Literature bordering on different areas of working capital management is reviewed.
Thus, this research will employ qualitative analysis, and semi- structured questions will be drafted based on the issues raised from the review of various literatures. In addition, materials from journal articles, textbooks and working papers will be also used.
The use of internet and e-mails to send out questions will be explored where appropriate. Analysis on the company’s financial statement will be carried out in order to verify my findings. For this reason, the methodological framework is located within phenomenological paradigm.

 LAYOUT OF THE STUDY

The rest of this study is organized as follows:
Chapter 2 introduces the core issues of concern that are connected with working capital management and reviews preceding works that tackled them analytically and empirically
Chapter 3 offers the case study analysis by reviewing the background data and historical development of the company.
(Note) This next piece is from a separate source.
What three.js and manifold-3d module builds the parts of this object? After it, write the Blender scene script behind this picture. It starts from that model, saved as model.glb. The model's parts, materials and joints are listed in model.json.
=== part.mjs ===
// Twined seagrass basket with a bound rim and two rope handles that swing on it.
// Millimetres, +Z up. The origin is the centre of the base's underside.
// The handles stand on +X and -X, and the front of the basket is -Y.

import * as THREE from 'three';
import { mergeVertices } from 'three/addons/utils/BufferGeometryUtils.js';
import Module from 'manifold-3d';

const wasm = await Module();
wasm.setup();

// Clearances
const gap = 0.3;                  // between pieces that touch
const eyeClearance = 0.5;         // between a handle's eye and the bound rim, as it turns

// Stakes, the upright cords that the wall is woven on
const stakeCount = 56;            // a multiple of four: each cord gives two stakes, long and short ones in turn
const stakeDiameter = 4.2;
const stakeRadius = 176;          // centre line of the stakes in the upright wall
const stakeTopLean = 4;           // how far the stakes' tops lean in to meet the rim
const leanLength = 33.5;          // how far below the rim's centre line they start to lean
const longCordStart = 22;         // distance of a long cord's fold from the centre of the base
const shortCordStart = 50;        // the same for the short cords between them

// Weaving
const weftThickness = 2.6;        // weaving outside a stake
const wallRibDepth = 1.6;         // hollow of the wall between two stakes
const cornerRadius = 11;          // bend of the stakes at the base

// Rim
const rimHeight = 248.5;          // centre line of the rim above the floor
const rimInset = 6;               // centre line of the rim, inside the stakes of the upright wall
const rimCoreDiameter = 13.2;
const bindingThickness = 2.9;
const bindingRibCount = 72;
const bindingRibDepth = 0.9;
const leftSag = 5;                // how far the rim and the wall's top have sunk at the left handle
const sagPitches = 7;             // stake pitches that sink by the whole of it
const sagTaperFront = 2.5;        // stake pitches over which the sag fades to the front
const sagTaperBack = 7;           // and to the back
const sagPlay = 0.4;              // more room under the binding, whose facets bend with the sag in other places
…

It analyzes various concentration measures in relations with a number of competitive related variables so as to assess the efficiency and effectiveness of working capital of the company.
Chapter 4 provides the research design and methodological frameworks employed to accomplish the stated aim and objectives of the study.
Chapter 5 presents the analysis, interpretation and descriptions of the results relating to the company with reference to the aims and focus of the study.
Chapter 6 draws the conclusion from the study and formulate policy recommendations as well as further research

SUMMARY

This chapter gives fundamental insight on working capital management, its significance in small, medium and large businesses, factors influencing working capital performance, what efficient and inefficient working capital management involve. The research questions hope to explore the consequences of working capital management for company value and the factors that influence a company’s working capital management performance.

Thus, the aims and objectives of this study, the research methodology and the plan of the rest of the research are laid out in this chapter.